You haven't earned or even influanced the audiance in the slightest other than cultivating an unspoken yet collective sense of pity and frustration and a higher than normal number of embarrased glances between complete strangers. You are just a talentless fucking parasite getting you ego kicks by proxy.

What? What was that you said? That some people have approached you and said how much they are enjoying your paticular musical strain? They didn't happen to have a bongo on them as well did they? They probably wanted to see if you would be their friend so you could exchange phone numbers and go to the cinema together and see how it feels to be 'normal'. What? They didn't have bongos? Well in that case they were the aggressive looking and very, very mangled ones who had alienated everyone else and who, in a desparate 'e' fueled bout of self consciouness and social paranoia, have let they're loved up side get the better of them and felt the need to make contact with the only person left who will talk to them. YOU. Take it from me, you have no talent whatsoever.

So just to recap, incase your social reasoning skills have let you down once more, drumming on the dance floor while the DJ is mid flow is at best plain fucking rude and at worst diliberately thoughtless and disruptive. GET IT dance floor drummers? If you are reading this and are STILL at a loss then please, please just fuck off and die...

...quietly.


Yours

Tory Boy
 
Dubversion said:
ditto anyone taking any kind of instrument or juggling-style implement to any event ever.

fuck OFF.

unless it's throwing knives to be thrown at the dancfloor drummers and/or jugglers !
 
Pickman's model said:
not a juggling-style implement.

you could juggle them before you throw them , make the jugglers think your "one of them" before knife inflicted carnage is released :cool:
 
It's not all drummers. Just the 99.9% of them that ruin it for the rest. By and large they are shite, almost without exception, and fuck only knows why people bother with digereedoos. Just sounds like a fart...
 
The most outrageous thing I ever encountered on a dance floor was several crates of beer - though it was way less irritating than blokes with pint glasses of the stuff.
 
Nope. I registered with the express purpose of making as many new friends as I can, but then choose Tory Boy as my name and started ranting about drummers without checking to see if there were any drummer types here first...Now I feel...like Ian Beale...

only on my third or forth post and I've got Mod action already...WIKID :p
 
muppets-animal.jpg
 
I've frequented ther dance floor with a conga or two on a few occasions in the past. I must add, only when I've been asked and I normally decline until they insist I turn up. Yes I'm the 0.01%! :cool:

I must admit though I havn't done many D&B nights but not because I'm wary of the reaction but because D&B is notoriously all over the place and is fukkin hard to know where the beats going.

I do understand Tory boys points but its all good fun, three cheers for the good drummers!! :D


edit, just to add, this is one of flappys mates posting, not flappy :)
 
Tory Boy said:
Nope.

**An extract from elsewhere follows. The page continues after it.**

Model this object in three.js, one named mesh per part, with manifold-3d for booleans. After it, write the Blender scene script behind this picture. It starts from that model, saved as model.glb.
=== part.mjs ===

I registered with the express purpose of making as many new friends as I can, but then choose Tory Boy as my name and started ranting about drummers without checking to see if there were any drummer types here first...Now I feel...like Ian Beale...

only on my third or forth post and I've got Mod action already...WIKID :p

Well I think it's a good start.

Sadly as I think even going to places that play music that anyone would ever consider taking bongos to is for cunts.
 
I was thinking dreadlocks and facial hair

What more would you want on the dancefloor than a man with a flaming beard. You could roast marshmallows. Although they would taste of hippy.